I'd like to see them drop a camera inside to see how far that hole goes.  Has to hit bottom at some point, don't cha' think?


----------



## havasu (Jun 2, 2010)

SlowRollin' said:


> I'd like to see them drop a camera inside to see how far that hole goes.  Has to hit bottom at some point, don't cha' think?
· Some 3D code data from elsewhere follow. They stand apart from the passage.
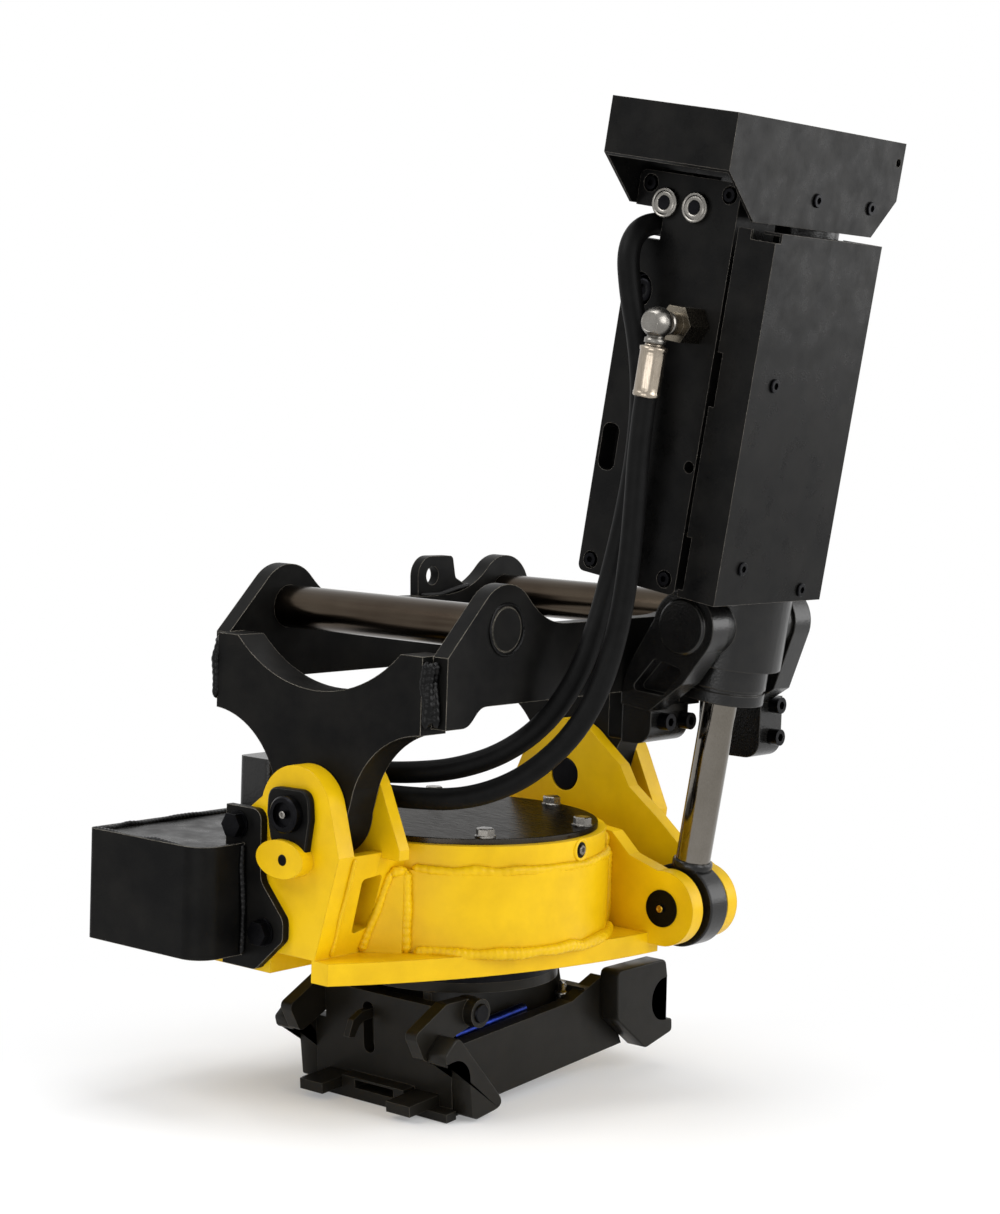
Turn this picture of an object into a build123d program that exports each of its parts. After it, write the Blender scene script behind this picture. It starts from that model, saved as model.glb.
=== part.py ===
from build123d import *
import math
import os

# Excavator tilt rotator, in millimetres.
# The origin is the middle of the front coupler pin, X points to the tilt cylinder, Y to the rear, Z up.

# Machine side coupler
coupler_pin_d = 60
coupler_spacing = 480
frame_clear = 375
side_t = 25
peak_r = 60
valley_z = 3
frame_front_y = -117
frame_rear_y = 545
frame_bottom_z = -126
frame_belly_z = -100

# Tilt axis and the two yokes that hang on it
tilt_z = -255
tilt_pin_d = 50
tilt_bush_t = 6
lug_r = 64
yoke_t = 50
front_lug_y = -138
rear_lug_y = 434
yoke_top_z = -31
yoke_low_z = -134
ear_gap = 2

# Rotor housing
rotor_y = 165
outer_ear_t = 30
inner_ear_t = 20
ear_r = 64
inner_ear_r = 84
base_t = 30
base_bottom_z = -478
drum_r = 212
drum_bore_r = 188
drum_top_z = -300
shoulder_z = -335
shoulder_t = 6
cover_r = 200
cover_t = 8

# Worm drive
wheel_teeth = 60
wheel_module = 5
wheel_face = 46
worm_z = -375
worm_pitch_r = 30
worm_starts = 1
tooth_play = 1.2
motor_d = 110
motor_len = 72

# Rotor and its bearings
journal_r = 118
neck_r = 96
bearing_wall = 10
running_fit = 0.05
hub_gap = 8
hub_flange_r = 150
hub_flange_t = 16

# Tilt cylinder
cyl_y = 380
trunnion_x = 314
trunnion_z = 0
rod_pin_x = 251
rod_pin_z = -410
trunnion_pin_d = 60
barrel_r = 76
gland_r = 60
tube_r = 60
bore_d = 100
rod_d = 50
piston_t = 48
eye_r = 60
eye_t = 40
rod_pin_head_d = 53
rod_pin_shank_d = 32
eye_bore_d = 106
clevis_t = 25
clevis_r = 54
clevis_front_y = 322
clevis_rear_y = 409

# Valve plate, cover box and hood on the cylinder
valve_y = -195
valve_t = 32
valve_x0 = -140
valve_x1 = 26
box_x1 = 96
box_y1 = 58
box_z0 = 54
box_z1 = 549
sheet = 4
hood_x0 = -146
hood_x1 = 58
hood_y0 = -275
hood_y1 = 136
hood_z1 = 692
hood_z0 = 558
hood_chamfer = 58

# Quick hitch below
hitch_pitch = 5
hitch_y = -12
hitch_z = -621
tool_pin_d = 60
tool_spacing = 480
hook_x = 160
hitch_beam_x = 127
hook_t = 33
beam_t = 22
beam_top = 36
beam_low = -57
front_plate_y = 31
front_plate_t = 20
lock_travel = 60
bottom_z = -50
bottom_t = 12
claw_in = 60
claw_w = 43
claw_t = 15

seat_gap = 0.3


def at(base, x=0, y=0, z=0):
    """A point of a group, given in the group's own axes."""
    return base.from_local_coords((x, y, z))


def facing_y(base, y):
    """The plane at y of a group, drawn in its x and z, whose front looks along -y."""
    return Plane(origin=at(base, 0, y, 0), x_dir=base.x_dir, z_dir=-base.y_dir)


def facing_x(base, x):
    """The plane at x of a group, drawn in its y and z, whose front looks along +x."""
    return Plane(origin=at(base, x, 0, 0), x_dir=base.y_dir, z_dir=base.x_dir)


def facing_z(base, z):
    """The plane at z of a group, drawn in its x and y, whose front looks along +z."""
    return Plane(origin=at(base, 0, 0, z), x_dir=base.x_dir, z_dir=base.z_dir)


machine = Plane.XY
rotor = Plane(origin=(0, rotor_y, 0), x_dir=(1, 0, 0), z_dir=(0, 0, 1))
tilt = Plane(origin=(0, 0, tilt_z), x_dir=(1, 0, 0), z_dir=(0, 0, 1))

reach = Vector(trunnion_x - rod_pin_x, 0, trunnion_z - rod_pin_z)
cyl_len = reach.length
cyl = Plane(
    origin=(trunnion_x, cyl_y, trunnion_z),
    x_dir=(reach.Z / cyl_len, 0, -reach.X / cyl_len),
    z_dir=(reach.X / cyl_len, 0, reach.Z / cyl_len),
)
pitch = math.radians(hitch_pitch)
hitch = Plane(
    origin=(0, hitch_y, hitch_z),
    x_dir=(1, 0, 0),
    z_dir=(0, -math.sin(pitch), math.cos(pitch)),
)

made = []


def finish(piece, name):
    """Label a finished piece and keep it for the export."""
    piece.part.label = name
    made.append((name, piece.part))


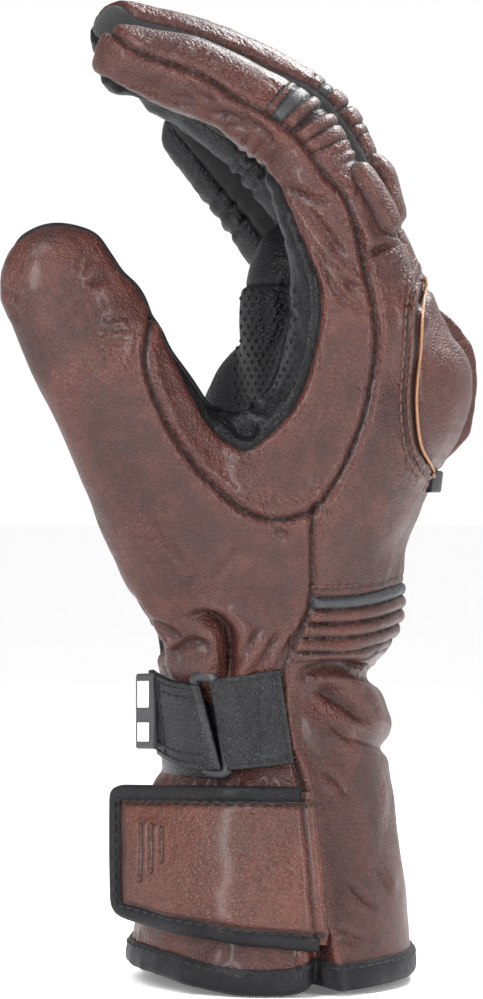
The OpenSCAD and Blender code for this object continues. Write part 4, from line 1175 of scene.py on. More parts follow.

Nope, I went to hi skool. What wood happin is the camra would fly out of a hole in China!


----------



## Admin (Jun 3, 2010)

havasu said:


> Nope, I went to hi skool. What wood happin is the camra would fly out of a hole in China!


As a scientist, I concur.


----------



## rustywrangler (Jun 3, 2010)

I've got it.  A new bungie Jump location


----------



## havasu (Jun 3, 2010)

I think we should use the hole to put that oil leaking in the gulf, so we could recycle it properly?


----------



## jeepsurf (Jun 4, 2010)

Why is it perfectly round? 


Suspect.


----------



## havasu (Jun 4, 2010)

Yeah, being exactly round, it has the makings for a great sci-fi movie!


----------



## Admin (Jun 4, 2010)

jeepsurf said:


> Why is it perfectly round?
> 
> 
> Suspect.



I'm guessing... you did it.


----------



## jeepsurf (Jun 4, 2010)

Austin said:


> I'm guessing... you did it.



Thats where members go when they get banned on my forum. :rockin:


----------



## havasu (Jun 4, 2010)

jeepsurf said:


> Thats where members go when they get banned on my forum. :rockin:



Might be a quicker way to ship pizza....Just throw it in the hole and pick it up in China?


----------



## Admin (Jun 7, 2010)

jeepsurf said:


> Thats where members go when they get banned on my forum. :rockin:


I would say my banned members made their way back to there mother's houses, but then my guess is they never left.


----------



## jeepsurf (Jun 10, 2010)

havasu said:


> Might be a quicker way to ship pizza....Just throw it in the hole and pick it up in China?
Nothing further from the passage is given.